━━ SUPPLIED RECORDS
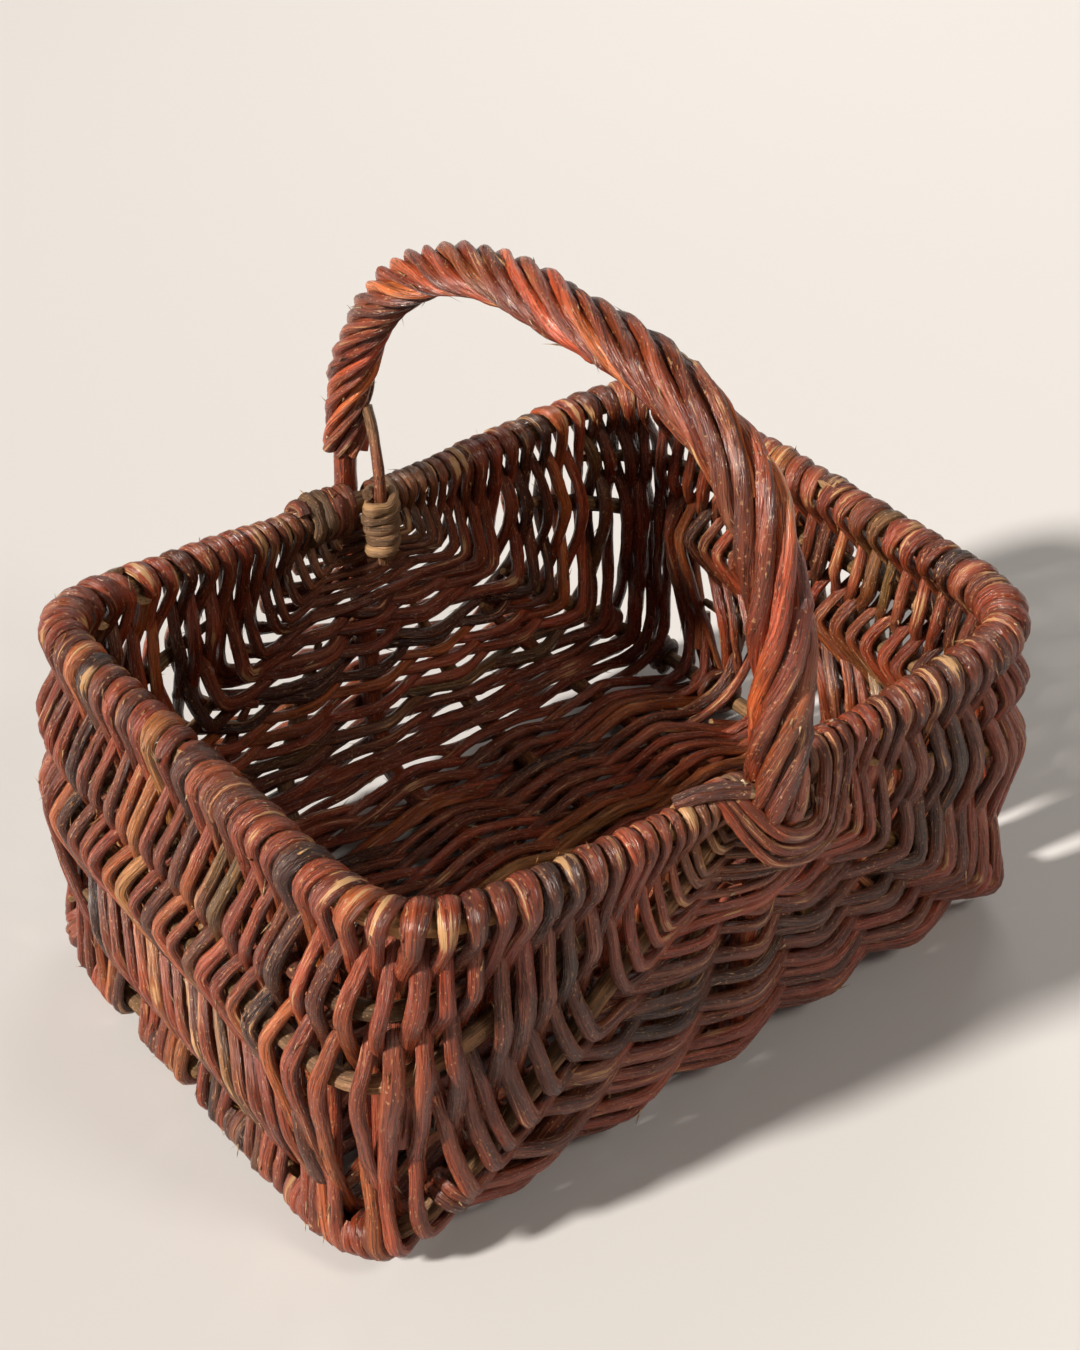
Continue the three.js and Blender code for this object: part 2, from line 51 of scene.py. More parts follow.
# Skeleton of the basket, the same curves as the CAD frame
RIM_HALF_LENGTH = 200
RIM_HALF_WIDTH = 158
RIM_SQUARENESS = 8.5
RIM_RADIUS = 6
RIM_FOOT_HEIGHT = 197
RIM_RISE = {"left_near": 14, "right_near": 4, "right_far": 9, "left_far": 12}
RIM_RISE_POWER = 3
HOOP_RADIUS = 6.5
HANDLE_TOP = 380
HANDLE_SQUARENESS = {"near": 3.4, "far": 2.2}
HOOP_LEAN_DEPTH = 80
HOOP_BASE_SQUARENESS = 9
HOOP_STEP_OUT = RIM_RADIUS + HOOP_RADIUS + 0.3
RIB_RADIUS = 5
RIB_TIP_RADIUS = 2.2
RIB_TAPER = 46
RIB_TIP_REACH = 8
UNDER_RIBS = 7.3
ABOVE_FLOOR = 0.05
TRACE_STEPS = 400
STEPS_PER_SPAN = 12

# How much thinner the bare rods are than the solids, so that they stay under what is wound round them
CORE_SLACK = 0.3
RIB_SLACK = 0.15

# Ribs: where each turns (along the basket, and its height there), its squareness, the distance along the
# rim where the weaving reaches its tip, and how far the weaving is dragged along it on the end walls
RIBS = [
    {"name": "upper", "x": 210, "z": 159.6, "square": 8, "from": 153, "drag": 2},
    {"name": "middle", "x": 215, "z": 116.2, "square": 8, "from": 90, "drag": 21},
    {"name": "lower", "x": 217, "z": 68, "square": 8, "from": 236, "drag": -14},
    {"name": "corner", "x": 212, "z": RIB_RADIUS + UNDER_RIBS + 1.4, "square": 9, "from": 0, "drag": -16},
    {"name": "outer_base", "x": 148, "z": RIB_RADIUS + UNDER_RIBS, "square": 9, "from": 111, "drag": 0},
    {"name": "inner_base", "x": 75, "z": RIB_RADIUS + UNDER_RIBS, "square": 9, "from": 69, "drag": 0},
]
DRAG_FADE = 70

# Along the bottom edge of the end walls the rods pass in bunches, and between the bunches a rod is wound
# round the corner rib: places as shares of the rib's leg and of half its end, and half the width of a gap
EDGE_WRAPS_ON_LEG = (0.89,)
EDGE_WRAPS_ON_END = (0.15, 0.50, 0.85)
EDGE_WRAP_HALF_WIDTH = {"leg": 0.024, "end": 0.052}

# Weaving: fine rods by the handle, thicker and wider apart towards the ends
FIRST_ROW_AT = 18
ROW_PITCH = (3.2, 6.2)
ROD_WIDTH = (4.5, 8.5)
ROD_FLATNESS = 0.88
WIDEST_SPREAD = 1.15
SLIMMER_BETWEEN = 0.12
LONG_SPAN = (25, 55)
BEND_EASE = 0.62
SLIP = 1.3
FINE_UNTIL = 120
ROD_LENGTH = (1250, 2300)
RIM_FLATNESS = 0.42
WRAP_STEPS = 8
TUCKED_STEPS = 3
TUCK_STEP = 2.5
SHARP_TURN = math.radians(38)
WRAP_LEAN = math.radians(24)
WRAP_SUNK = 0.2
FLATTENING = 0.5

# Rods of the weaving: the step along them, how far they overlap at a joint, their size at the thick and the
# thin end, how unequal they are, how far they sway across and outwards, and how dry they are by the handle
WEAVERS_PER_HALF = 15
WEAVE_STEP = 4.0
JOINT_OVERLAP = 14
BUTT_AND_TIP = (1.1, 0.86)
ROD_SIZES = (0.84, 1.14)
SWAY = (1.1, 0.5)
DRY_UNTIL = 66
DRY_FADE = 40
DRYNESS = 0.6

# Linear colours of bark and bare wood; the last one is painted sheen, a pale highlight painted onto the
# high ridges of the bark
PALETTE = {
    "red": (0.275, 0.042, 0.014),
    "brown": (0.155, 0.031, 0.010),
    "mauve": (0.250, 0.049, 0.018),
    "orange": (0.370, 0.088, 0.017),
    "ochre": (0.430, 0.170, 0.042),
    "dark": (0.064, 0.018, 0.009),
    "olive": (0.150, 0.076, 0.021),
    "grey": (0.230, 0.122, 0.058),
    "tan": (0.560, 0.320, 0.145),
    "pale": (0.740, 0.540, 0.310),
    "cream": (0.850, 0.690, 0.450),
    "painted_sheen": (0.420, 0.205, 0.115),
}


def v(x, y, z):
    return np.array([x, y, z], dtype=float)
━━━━
━━ SUPPLIED RECORDS
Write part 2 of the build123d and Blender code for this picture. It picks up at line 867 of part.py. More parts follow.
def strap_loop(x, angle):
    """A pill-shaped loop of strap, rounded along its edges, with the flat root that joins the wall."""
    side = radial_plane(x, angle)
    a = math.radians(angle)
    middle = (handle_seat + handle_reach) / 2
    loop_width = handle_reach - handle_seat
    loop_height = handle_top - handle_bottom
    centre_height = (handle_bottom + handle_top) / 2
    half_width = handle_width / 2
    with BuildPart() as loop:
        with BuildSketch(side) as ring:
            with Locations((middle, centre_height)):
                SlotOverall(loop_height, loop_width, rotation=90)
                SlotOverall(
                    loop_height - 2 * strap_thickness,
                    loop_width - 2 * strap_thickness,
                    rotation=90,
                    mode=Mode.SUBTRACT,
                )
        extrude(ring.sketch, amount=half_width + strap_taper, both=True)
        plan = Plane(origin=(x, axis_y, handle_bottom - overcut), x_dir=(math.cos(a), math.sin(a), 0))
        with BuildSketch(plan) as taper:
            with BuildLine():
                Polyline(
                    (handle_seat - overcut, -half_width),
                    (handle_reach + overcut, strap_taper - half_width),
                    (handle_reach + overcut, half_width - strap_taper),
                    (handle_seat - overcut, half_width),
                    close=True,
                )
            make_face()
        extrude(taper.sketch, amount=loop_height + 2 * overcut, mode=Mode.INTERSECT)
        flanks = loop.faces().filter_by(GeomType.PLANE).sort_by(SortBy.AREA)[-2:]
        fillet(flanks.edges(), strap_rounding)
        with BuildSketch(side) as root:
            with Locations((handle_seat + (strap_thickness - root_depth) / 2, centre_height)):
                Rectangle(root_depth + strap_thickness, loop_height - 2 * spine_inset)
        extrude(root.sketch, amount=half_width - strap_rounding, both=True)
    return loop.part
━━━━
• TASK INSTRUCTIONS: Return only the stretch of the material above from the line holding "Continue the three.js" through the line holding "RIB_SLACK = 0.15", copied exactly.

• SOLVED EXERCISE:
Continue the three.js and Blender code for this object: part 2, from line 51 of scene.py. More parts follow.
# Skeleton of the basket, the same curves as the CAD frame
RIM_HALF_LENGTH = 200
RIM_HALF_WIDTH = 158
RIM_SQUARENESS = 8.5
RIM_RADIUS = 6
RIM_FOOT_HEIGHT = 197
RIM_RISE = {"left_near": 14, "right_near": 4, "right_far": 9, "left_far": 12}
RIM_RISE_POWER = 3
HOOP_RADIUS = 6.5
HANDLE_TOP = 380
HANDLE_SQUARENESS = {"near": 3.4, "far": 2.2}
HOOP_LEAN_DEPTH = 80
HOOP_BASE_SQUARENESS = 9
HOOP_STEP_OUT = RIM_RADIUS + HOOP_RADIUS + 0.3
RIB_RADIUS = 5
RIB_TIP_RADIUS = 2.2
RIB_TAPER = 46
RIB_TIP_REACH = 8
UNDER_RIBS = 7.3
ABOVE_FLOOR = 0.05
TRACE_STEPS = 400
STEPS_PER_SPAN = 12

# How much thinner the bare rods are than the solids, so that they stay under what is wound round them
CORE_SLACK = 0.3
RIB_SLACK = 0.15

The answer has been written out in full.